Since then, this has occurred on several occasions. Light randomly turning on in a room far removed from the rest of the house that we hardly ever use. Every time I think, Andrei is visiting.

My electrician who installed the light less than a year ago assures me that there is nothing wrong with the circuit or the fixture.

I truly believe that even though Andrei’s body no longer has the energy, that the energy did not disappear.

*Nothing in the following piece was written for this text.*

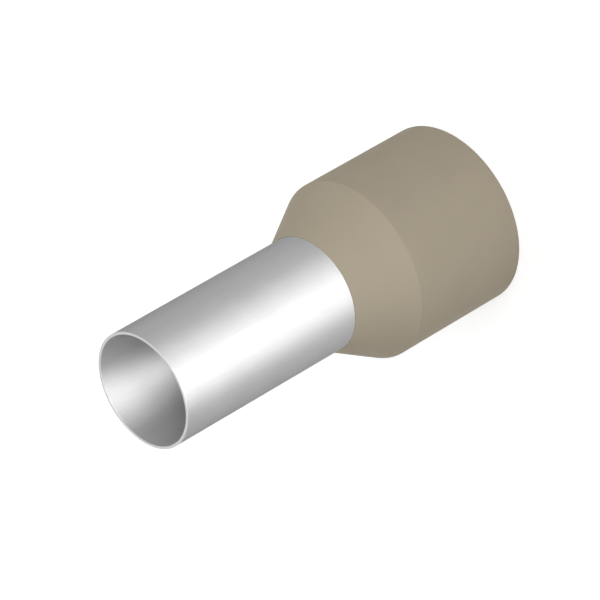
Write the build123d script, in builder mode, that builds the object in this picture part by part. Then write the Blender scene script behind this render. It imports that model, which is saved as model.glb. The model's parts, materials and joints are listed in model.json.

For what I may be getting to share of his immense energy, I am grateful and honored.

My cousin Andrei

September 28th, 2008 by Rick Seikaly

I first met Stefan and Andrei in 1974 when my aunt Marcelle and her family came to visit us in Detroit. Although my cousins and I were a generation apart it was neat having them with us for those several days. I was immediately taken by Andrei’s ever-present smile. We’d reconnect from time to time over the years, either in California or the east coast, and his signature smile was always present.  And now, when I look at these wonderful pictures of Andrei posted on the website, it’s great to see him happy and smiling. That’s how I’ll always remember my cousin Andrei.

 

 

Every Passing Life Leaves Something Beautiful Behind

September 28th, 2008 by Jayme Broudy

To Marcelle, Stefan, and Jerry,

Although I only was able to know Andrei for a short amount of time, it was very apparent, very quickly, what a special “firebrand” he was.  I felt so fortunate that Andrei chose to work with me and the team at  Contractors Business School. He brought so much, both professionally and personally.  I always left my phone calls with him feeling energized and hopeful.  I miss him so …

I can only begin to imagine your loss.